▶ [Work required]:
Restate, word for word, every line of the data.

▶ [Information provided]:

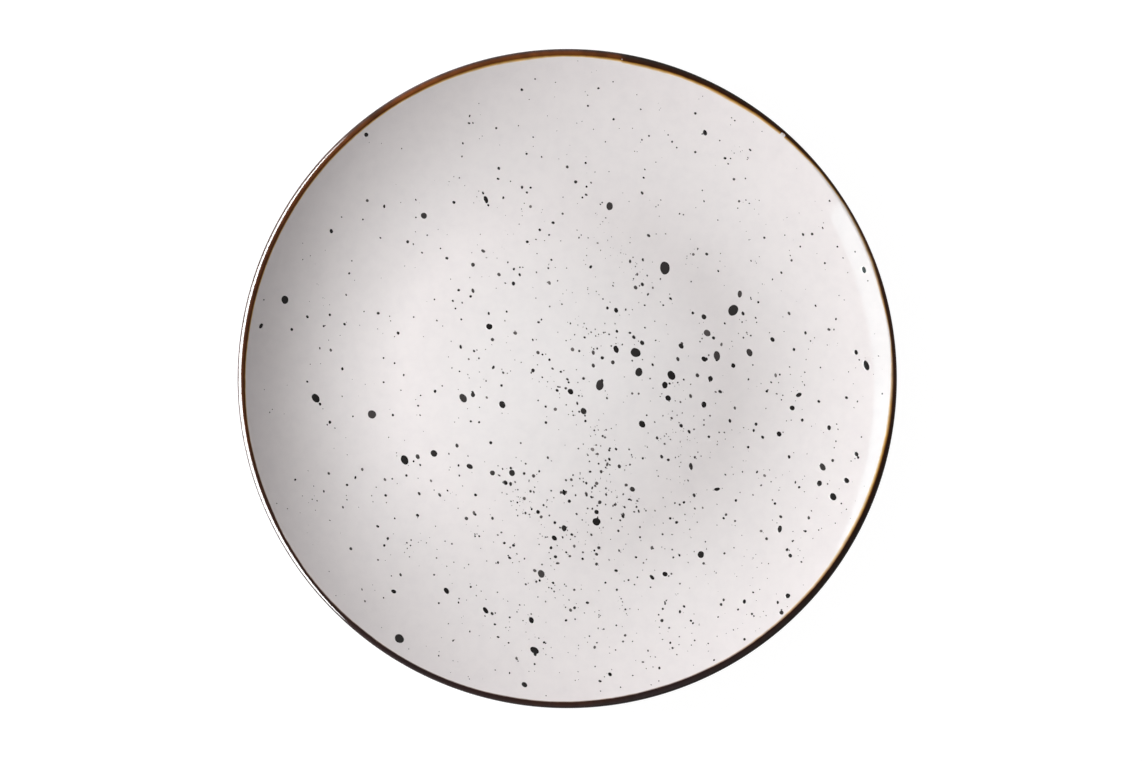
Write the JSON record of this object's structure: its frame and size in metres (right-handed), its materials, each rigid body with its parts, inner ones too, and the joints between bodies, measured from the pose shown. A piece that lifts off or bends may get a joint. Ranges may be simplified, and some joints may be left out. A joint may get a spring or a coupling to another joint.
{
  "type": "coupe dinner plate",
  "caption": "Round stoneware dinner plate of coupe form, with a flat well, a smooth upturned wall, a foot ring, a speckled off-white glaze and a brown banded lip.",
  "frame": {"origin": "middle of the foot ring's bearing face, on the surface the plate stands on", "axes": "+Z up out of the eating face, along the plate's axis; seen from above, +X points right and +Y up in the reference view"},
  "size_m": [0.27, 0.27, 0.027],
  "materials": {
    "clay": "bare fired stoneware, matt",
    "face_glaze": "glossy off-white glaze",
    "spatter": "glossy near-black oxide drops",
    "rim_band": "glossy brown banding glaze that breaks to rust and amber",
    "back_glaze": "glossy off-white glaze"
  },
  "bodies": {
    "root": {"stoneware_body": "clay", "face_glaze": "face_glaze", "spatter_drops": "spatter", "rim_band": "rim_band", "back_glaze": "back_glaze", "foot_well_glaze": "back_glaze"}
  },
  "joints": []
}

▶ [Exercise result]:
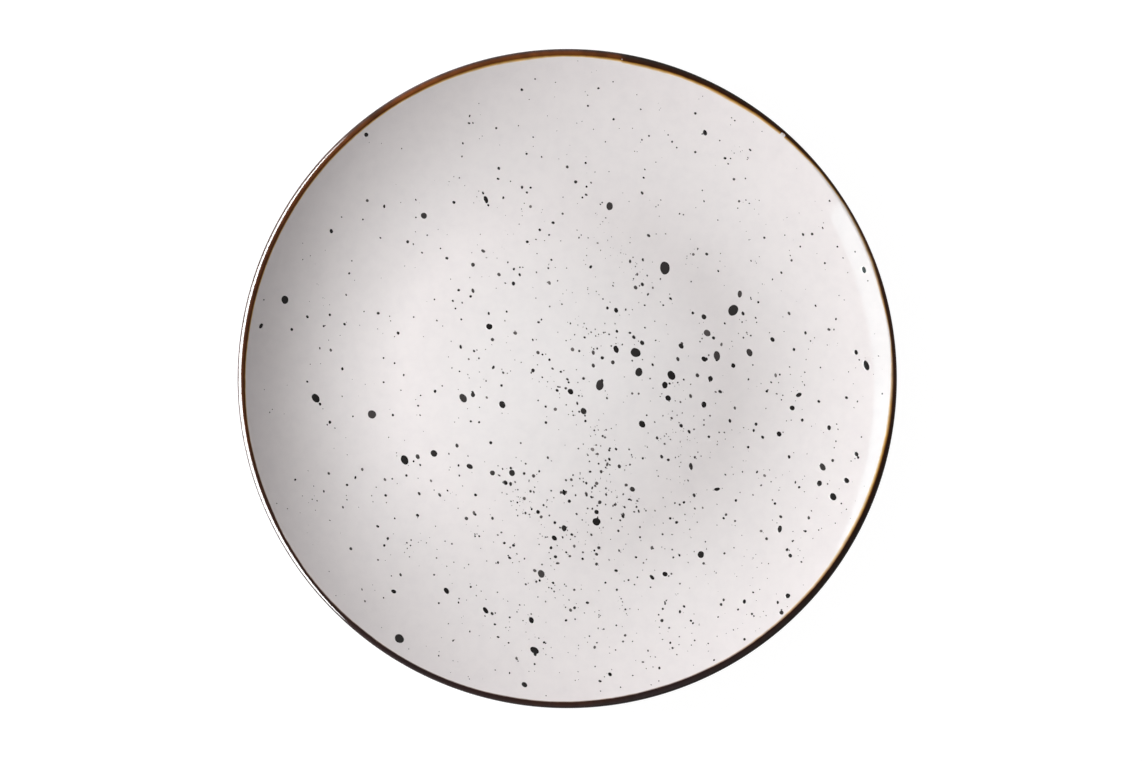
Write the JSON record of this object's structure: its frame and size in metres (right-handed), its materials, each rigid body with its parts, inner ones too, and the joints between bodies, measured from the pose shown. A piece that lifts off or bends may get a joint. Ranges may be simplified, and some joints may be left out. A joint may get a spring or a coupling to another joint.
{
  "type": "coupe dinner plate",
  "caption": "Round stoneware dinner plate of coupe form, with a flat well, a smooth upturned wall, a foot ring, a speckled off-white glaze and a brown banded lip.",
  "frame": {"origin": "middle of the foot ring's bearing face, on the surface the plate stands on", "axes": "+Z up out of the eating face, along the plate's axis; seen from above, +X points right and +Y up in the reference view"},
  "size_m": [0.27, 0.27, 0.027],
  "materials": {
    "clay": "bare fired stoneware, matt",
    "face_glaze": "glossy off-white glaze",
    "spatter": "glossy near-black oxide drops",
    "rim_band": "glossy brown banding glaze that breaks to rust and amber",
    "back_glaze": "glossy off-white glaze"
  },
  "bodies": {
    "root": {"stoneware_body": "clay", "face_glaze": "face_glaze", "spatter_drops": "spatter", "rim_band": "rim_band", "back_glaze": "back_glaze", "foot_well_glaze": "back_glaze"}
  },
  "joints": []
}